By W.J. Hennigan, Tribune Washington Bureau
Published: October 25, 2016, 7:54pm

BAGRAM AIR BASE, Afghanistan — One after another, American fighter jets and armed drones screech down the runway at this northern military outpost, launching missions around the clock to support Afghan forces battling militants aligned with Islamic State and the Taliban.

More than 700 U.S. airstrikes have been carried out this year against the militants, twice as many as last year, as Afghan soldiers and police have struggled to contain a perpetual insurgency.

The ferocity of the fighting, more than 15 years after the U.S.-led military invasion, highlights Afghanistan’s deepening security crisis and unremitting reliance on the United States. The Taliban has waged a campaign of attacks on government-held provincial capitals throughout the country and is expected to continue its assault well into the winter months.

The Afghan military, riddled with corruption and taking orders from President Ashraf Ghani’s fragile government, lacks intelligence-gathering and other essential capabilities to ward off attacks.
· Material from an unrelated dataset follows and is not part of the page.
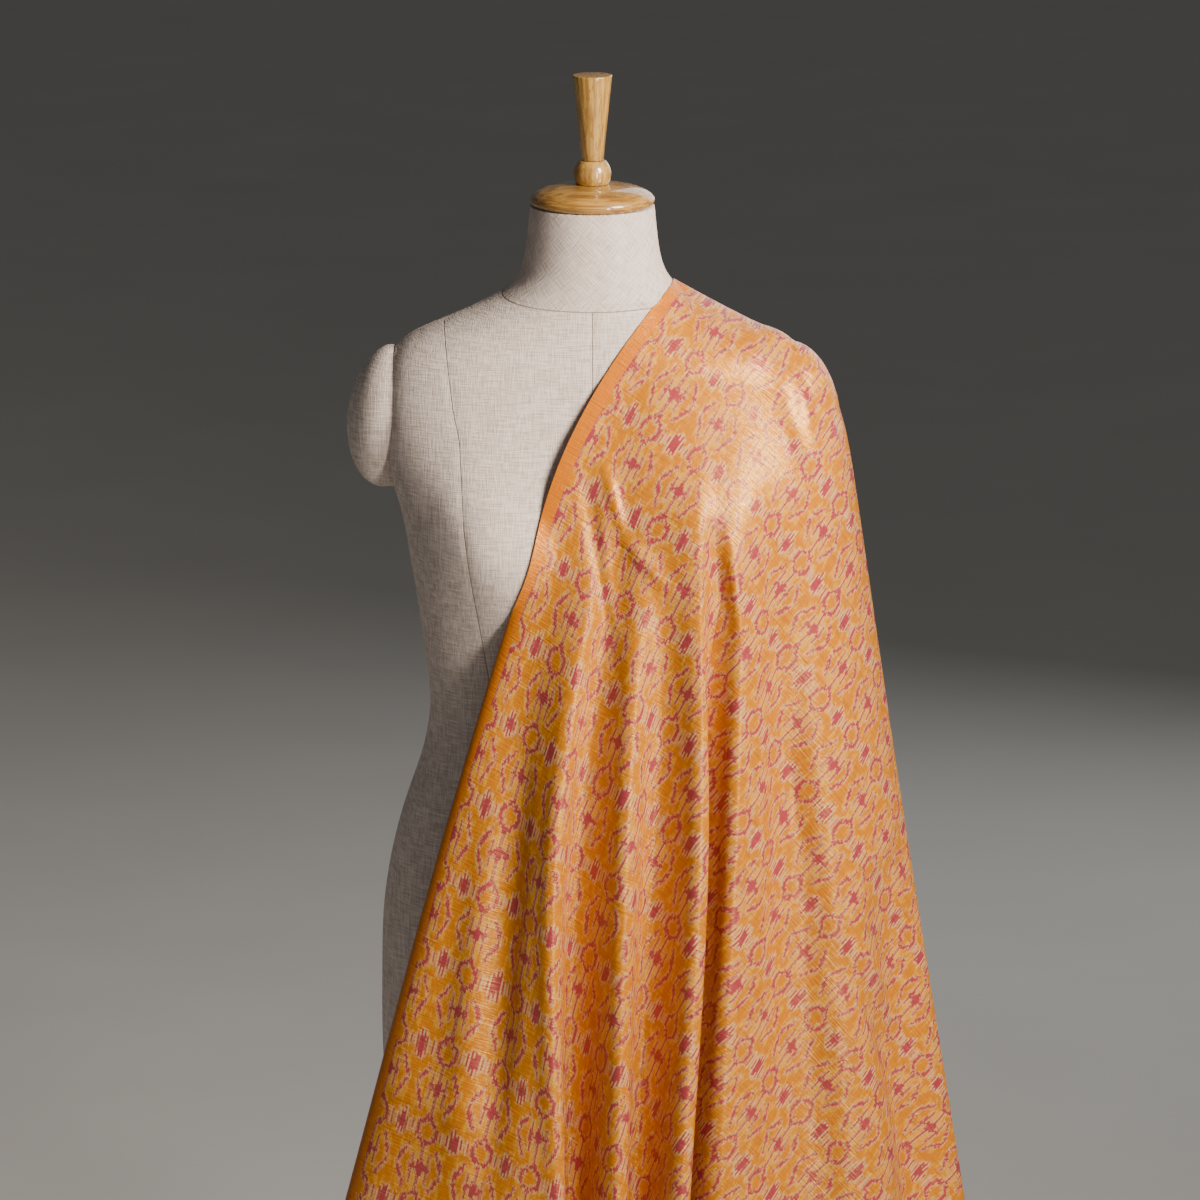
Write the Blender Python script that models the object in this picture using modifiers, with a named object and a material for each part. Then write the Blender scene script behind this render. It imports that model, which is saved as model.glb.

As a result, the security forces depend upon American air power and special forces to help them in their fight, two years after President Barack Obama formally ended U.S. combat operations in Afghanistan.

In June, the White House authorized changes to restrictions on airstrikes against Taliban and Islamic State targets, which would be hit only as a self-defense measure to protect forces from harm. The new authorization gave U.S. commanders the power to launch a strike if it promises to bring “strategic effects” on the battlefield.

The move widened the air war by expanding the U.S. military’s ability to provide close air support to the Afghans as they maneuver on the battlefield.

Gen. John W. Nicholson Jr., the commander for U.S. and North Atlantic Treaty Organization forces in the country, told a small group of reporters at his headquarters in Kabul, the Afghan capital, on Sunday that the broader authorizations handed down by the White House had “significantly enabled our ability to help the Afghans this year.”